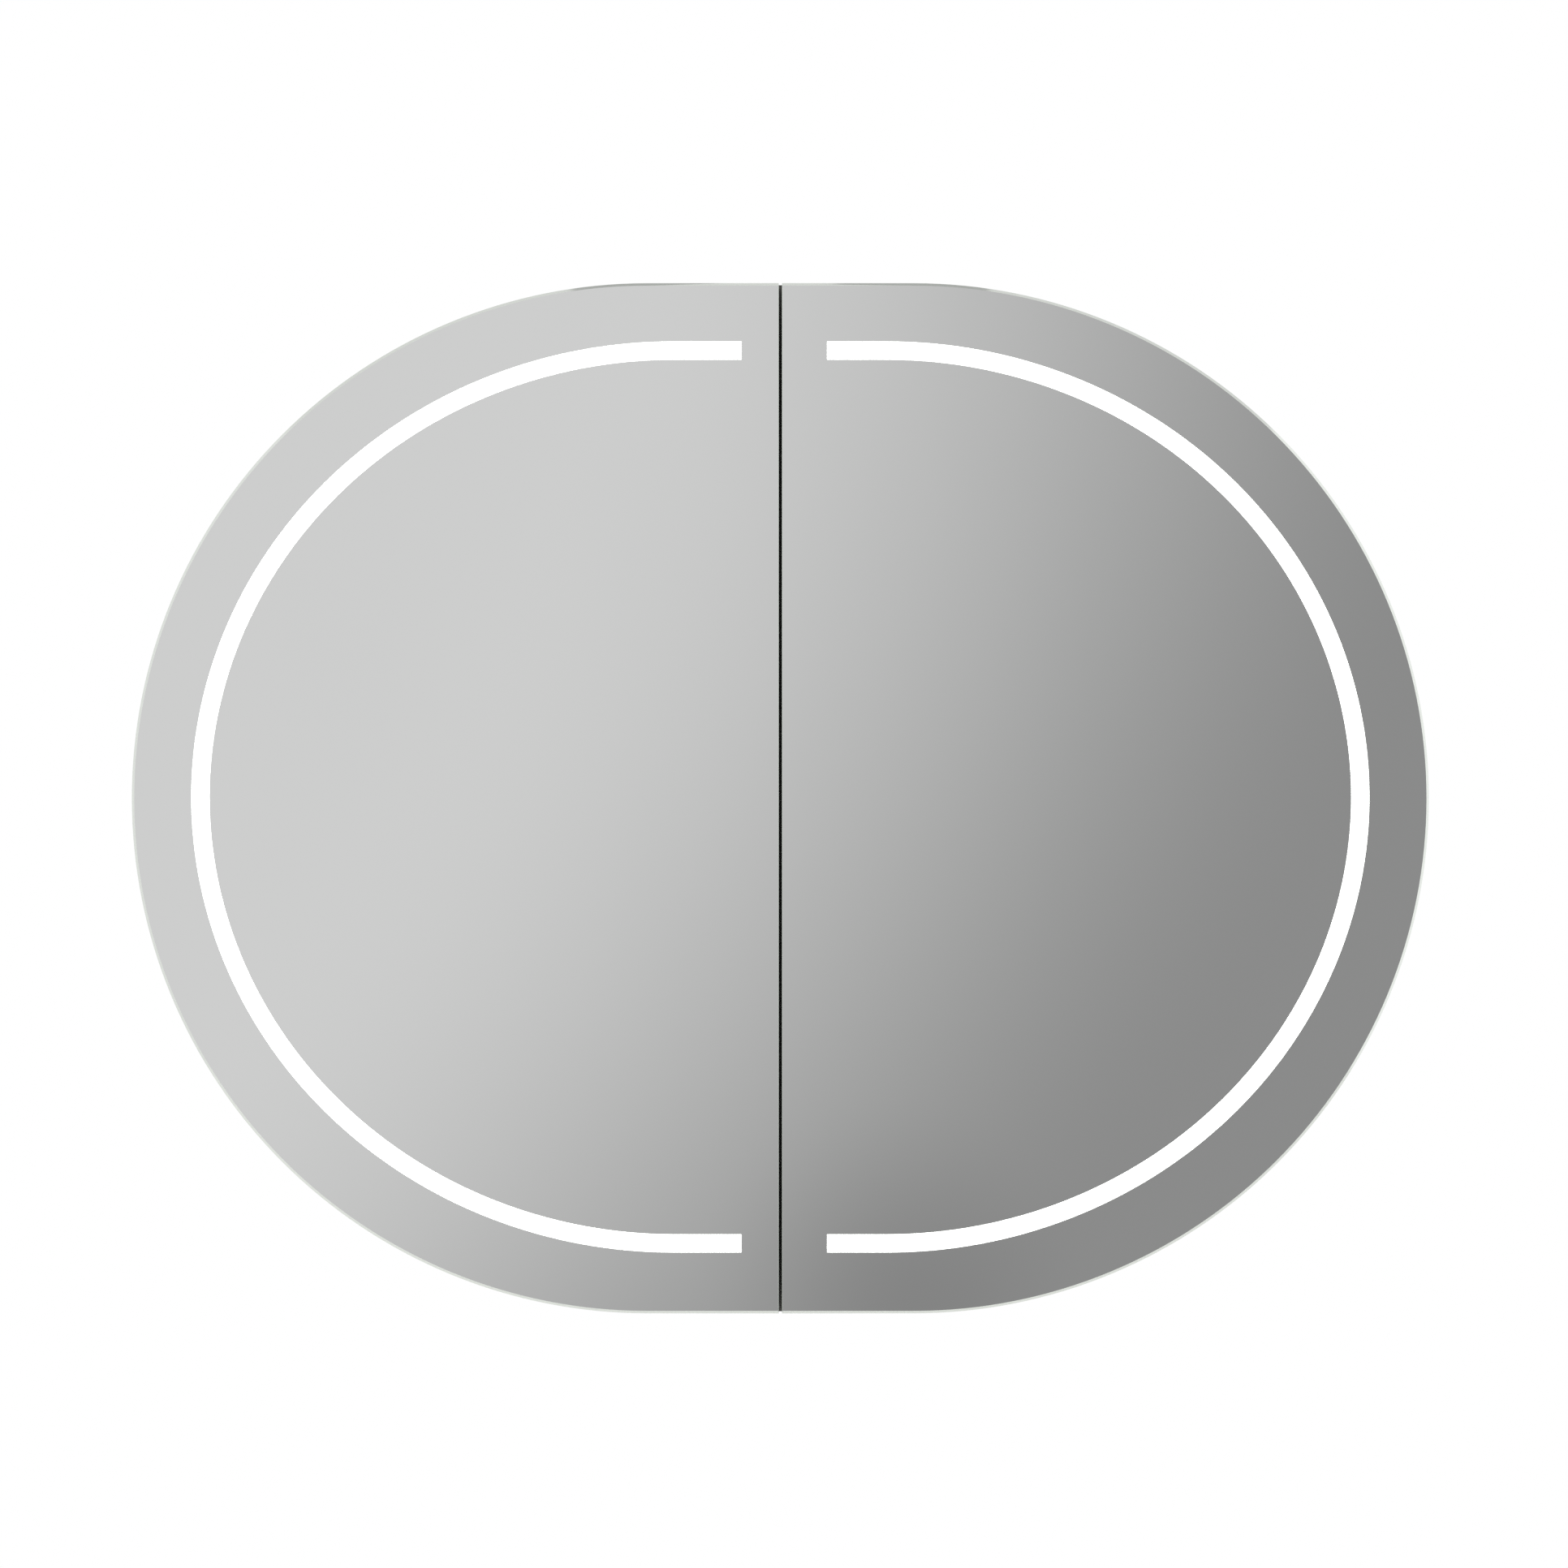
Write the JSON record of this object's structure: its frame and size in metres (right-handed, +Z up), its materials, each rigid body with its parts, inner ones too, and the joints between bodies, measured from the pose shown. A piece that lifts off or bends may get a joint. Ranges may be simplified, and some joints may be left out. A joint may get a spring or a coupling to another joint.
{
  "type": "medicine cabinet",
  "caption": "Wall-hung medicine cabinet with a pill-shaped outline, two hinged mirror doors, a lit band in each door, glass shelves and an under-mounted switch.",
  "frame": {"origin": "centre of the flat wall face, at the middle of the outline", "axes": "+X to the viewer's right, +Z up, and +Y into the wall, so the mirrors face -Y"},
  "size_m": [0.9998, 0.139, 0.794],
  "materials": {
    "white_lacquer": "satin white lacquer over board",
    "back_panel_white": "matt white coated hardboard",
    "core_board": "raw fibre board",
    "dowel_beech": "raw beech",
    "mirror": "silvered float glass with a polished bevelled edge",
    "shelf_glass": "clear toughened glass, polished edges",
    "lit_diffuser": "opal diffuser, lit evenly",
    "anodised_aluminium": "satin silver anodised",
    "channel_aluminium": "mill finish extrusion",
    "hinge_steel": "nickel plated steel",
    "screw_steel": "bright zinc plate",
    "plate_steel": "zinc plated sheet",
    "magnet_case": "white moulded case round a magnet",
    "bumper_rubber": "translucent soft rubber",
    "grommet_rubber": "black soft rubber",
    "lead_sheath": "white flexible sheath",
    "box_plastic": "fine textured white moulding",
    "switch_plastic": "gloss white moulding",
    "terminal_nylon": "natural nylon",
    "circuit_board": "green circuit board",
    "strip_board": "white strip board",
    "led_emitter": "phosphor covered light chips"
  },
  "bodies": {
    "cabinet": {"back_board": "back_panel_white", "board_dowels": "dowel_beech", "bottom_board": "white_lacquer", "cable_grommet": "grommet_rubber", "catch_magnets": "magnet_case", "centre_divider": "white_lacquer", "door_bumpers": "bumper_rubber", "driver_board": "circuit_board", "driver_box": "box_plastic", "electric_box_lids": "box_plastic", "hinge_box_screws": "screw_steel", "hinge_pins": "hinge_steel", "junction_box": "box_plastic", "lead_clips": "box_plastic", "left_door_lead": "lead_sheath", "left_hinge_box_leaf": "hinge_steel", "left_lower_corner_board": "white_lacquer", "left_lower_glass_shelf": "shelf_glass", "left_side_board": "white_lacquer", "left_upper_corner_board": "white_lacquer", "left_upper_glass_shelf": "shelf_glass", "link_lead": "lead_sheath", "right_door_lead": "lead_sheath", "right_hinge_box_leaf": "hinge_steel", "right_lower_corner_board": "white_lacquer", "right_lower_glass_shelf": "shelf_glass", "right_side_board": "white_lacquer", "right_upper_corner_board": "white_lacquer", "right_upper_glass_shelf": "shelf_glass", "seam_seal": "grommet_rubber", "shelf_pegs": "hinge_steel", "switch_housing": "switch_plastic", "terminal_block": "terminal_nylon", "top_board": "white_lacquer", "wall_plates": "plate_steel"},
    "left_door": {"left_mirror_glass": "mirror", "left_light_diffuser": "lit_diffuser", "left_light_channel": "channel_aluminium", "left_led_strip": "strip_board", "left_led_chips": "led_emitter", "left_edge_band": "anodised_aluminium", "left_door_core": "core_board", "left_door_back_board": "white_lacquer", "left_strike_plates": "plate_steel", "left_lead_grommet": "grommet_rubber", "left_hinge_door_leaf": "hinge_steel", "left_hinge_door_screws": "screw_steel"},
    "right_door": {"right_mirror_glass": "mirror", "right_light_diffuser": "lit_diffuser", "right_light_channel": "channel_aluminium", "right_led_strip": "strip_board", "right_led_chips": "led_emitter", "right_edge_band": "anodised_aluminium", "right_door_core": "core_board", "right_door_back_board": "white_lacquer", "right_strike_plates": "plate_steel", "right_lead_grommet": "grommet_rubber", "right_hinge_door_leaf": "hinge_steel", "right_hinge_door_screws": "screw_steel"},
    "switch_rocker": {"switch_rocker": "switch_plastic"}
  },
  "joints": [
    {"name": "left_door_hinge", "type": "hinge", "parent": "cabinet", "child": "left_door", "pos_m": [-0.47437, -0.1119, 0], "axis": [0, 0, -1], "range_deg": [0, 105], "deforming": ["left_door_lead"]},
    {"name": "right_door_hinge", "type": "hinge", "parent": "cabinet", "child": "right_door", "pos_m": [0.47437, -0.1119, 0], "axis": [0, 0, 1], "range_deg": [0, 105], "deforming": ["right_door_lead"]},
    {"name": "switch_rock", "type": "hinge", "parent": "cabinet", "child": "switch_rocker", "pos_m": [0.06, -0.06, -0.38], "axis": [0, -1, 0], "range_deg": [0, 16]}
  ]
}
===
Return every line exactly.

Task response:
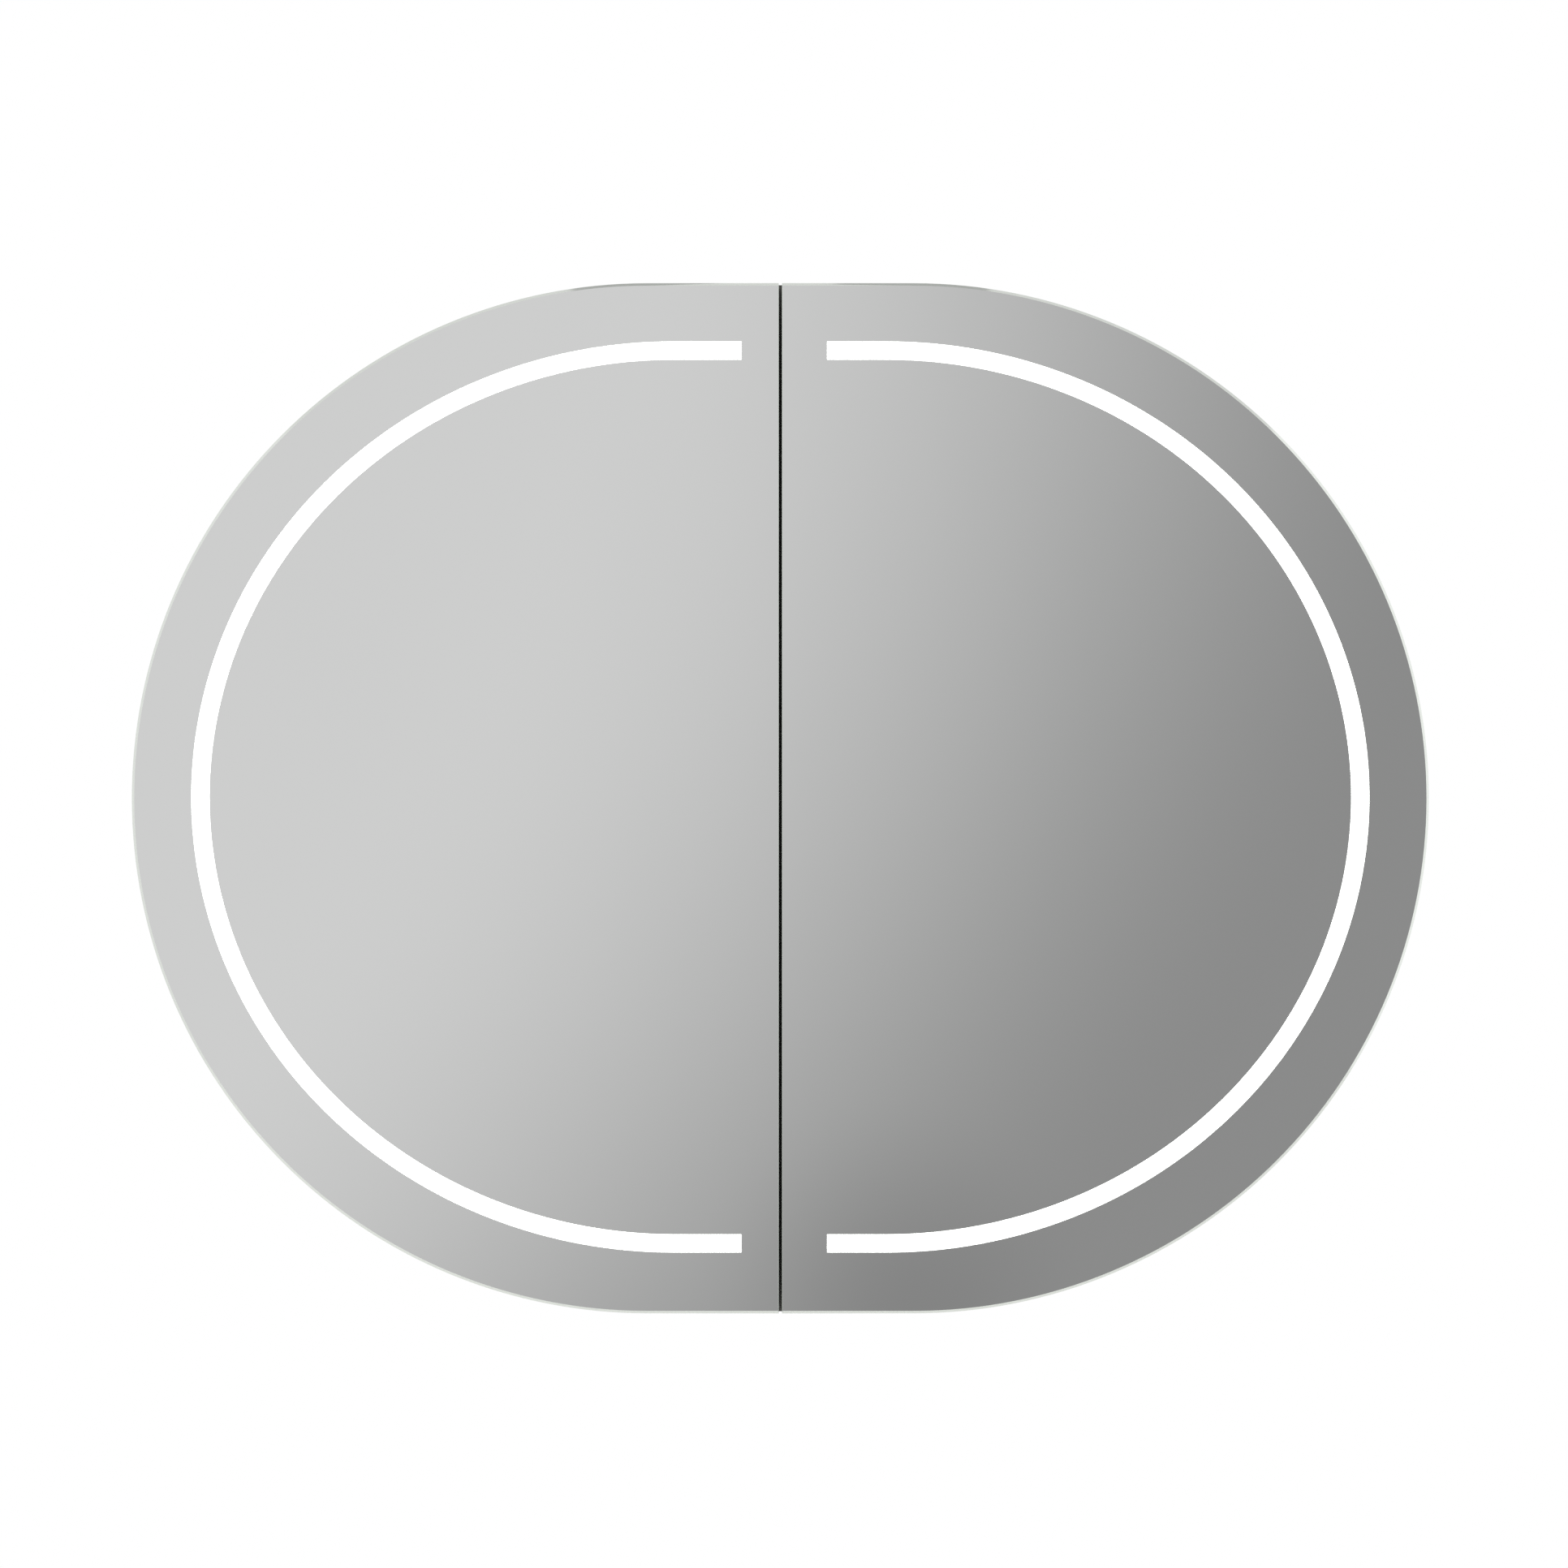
Write the JSON record of this object's structure: its frame and size in metres (right-handed, +Z up), its materials, each rigid body with its parts, inner ones too, and the joints between bodies, measured from the pose shown. A piece that lifts off or bends may get a joint. Ranges may be simplified, and some joints may be left out. A joint may get a spring or a coupling to another joint.
{
  "type": "medicine cabinet",
  "caption": "Wall-hung medicine cabinet with a pill-shaped outline, two hinged mirror doors, a lit band in each door, glass shelves and an under-mounted switch.",
  "frame": {"origin": "centre of the flat wall face, at the middle of the outline", "axes": "+X to the viewer's right, +Z up, and +Y into the wall, so the mirrors face -Y"},
  "size_m": [0.9998, 0.139, 0.794],
  "materials": {
    "white_lacquer": "satin white lacquer over board",
    "back_panel_white": "matt white coated hardboard",
    "core_board": "raw fibre board",
    "dowel_beech": "raw beech",
    "mirror": "silvered float glass with a polished bevelled edge",
    "shelf_glass": "clear toughened glass, polished edges",
    "lit_diffuser": "opal diffuser, lit evenly",
    "anodised_aluminium": "satin silver anodised",
    "channel_aluminium": "mill finish extrusion",
    "hinge_steel": "nickel plated steel",
    "screw_steel": "bright zinc plate",
    "plate_steel": "zinc plated sheet",
    "magnet_case": "white moulded case round a magnet",
    "bumper_rubber": "translucent soft rubber",
    "grommet_rubber": "black soft rubber",
    "lead_sheath": "white flexible sheath",
    "box_plastic": "fine textured white moulding",
    "switch_plastic": "gloss white moulding",
    "terminal_nylon": "natural nylon",
    "circuit_board": "green circuit board",
    "strip_board": "white strip board",
    "led_emitter": "phosphor covered light chips"
  },
  "bodies": {
    "cabinet": {"back_board": "back_panel_white", "board_dowels": "dowel_beech", "bottom_board": "white_lacquer", "cable_grommet": "grommet_rubber", "catch_magnets": "magnet_case", "centre_divider": "white_lacquer", "door_bumpers": "bumper_rubber", "driver_board": "circuit_board", "driver_box": "box_plastic", "electric_box_lids": "box_plastic", "hinge_box_screws": "screw_steel", "hinge_pins": "hinge_steel", "junction_box": "box_plastic", "lead_clips": "box_plastic", "left_door_lead": "lead_sheath", "left_hinge_box_leaf": "hinge_steel", "left_lower_corner_board": "white_lacquer", "left_lower_glass_shelf": "shelf_glass", "left_side_board": "white_lacquer", "left_upper_corner_board": "white_lacquer", "left_upper_glass_shelf": "shelf_glass", "link_lead": "lead_sheath", "right_door_lead": "lead_sheath", "right_hinge_box_leaf": "hinge_steel", "right_lower_corner_board": "white_lacquer", "right_lower_glass_shelf": "shelf_glass", "right_side_board": "white_lacquer", "right_upper_corner_board": "white_lacquer", "right_upper_glass_shelf": "shelf_glass", "seam_seal": "grommet_rubber", "shelf_pegs": "hinge_steel", "switch_housing": "switch_plastic", "terminal_block": "terminal_nylon", "top_board": "white_lacquer", "wall_plates": "plate_steel"},
    "left_door": {"left_mirror_glass": "mirror", "left_light_diffuser": "lit_diffuser", "left_light_channel": "channel_aluminium", "left_led_strip": "strip_board", "left_led_chips": "led_emitter", "left_edge_band": "anodised_aluminium", "left_door_core": "core_board", "left_door_back_board": "white_lacquer", "left_strike_plates": "plate_steel", "left_lead_grommet": "grommet_rubber", "left_hinge_door_leaf": "hinge_steel", "left_hinge_door_screws": "screw_steel"},
    "right_door": {"right_mirror_glass": "mirror", "right_light_diffuser": "lit_diffuser", "right_light_channel": "channel_aluminium", "right_led_strip": "strip_board", "right_led_chips": "led_emitter", "right_edge_band": "anodised_aluminium", "right_door_core": "core_board", "right_door_back_board": "white_lacquer", "right_strike_plates": "plate_steel", "right_lead_grommet": "grommet_rubber", "right_hinge_door_leaf": "hinge_steel", "right_hinge_door_screws": "screw_steel"},
    "switch_rocker": {"switch_rocker": "switch_plastic"}
  },
  "joints": [
    {"name": "left_door_hinge", "type": "hinge", "parent": "cabinet", "child": "left_door", "pos_m": [-0.47437, -0.1119, 0], "axis": [0, 0, -1], "range_deg": [0, 105], "deforming": ["left_door_lead"]},
    {"name": "right_door_hinge", "type": "hinge", "parent": "cabinet", "child": "right_door", "pos_m": [0.47437, -0.1119, 0], "axis": [0, 0, 1], "range_deg": [0, 105], "deforming": ["right_door_lead"]},
    {"name": "switch_rock", "type": "hinge", "parent": "cabinet", "child": "switch_rocker", "pos_m": [0.06, -0.06, -0.38], "axis": [0, -1, 0], "range_deg": [0, 16]}
  ]
}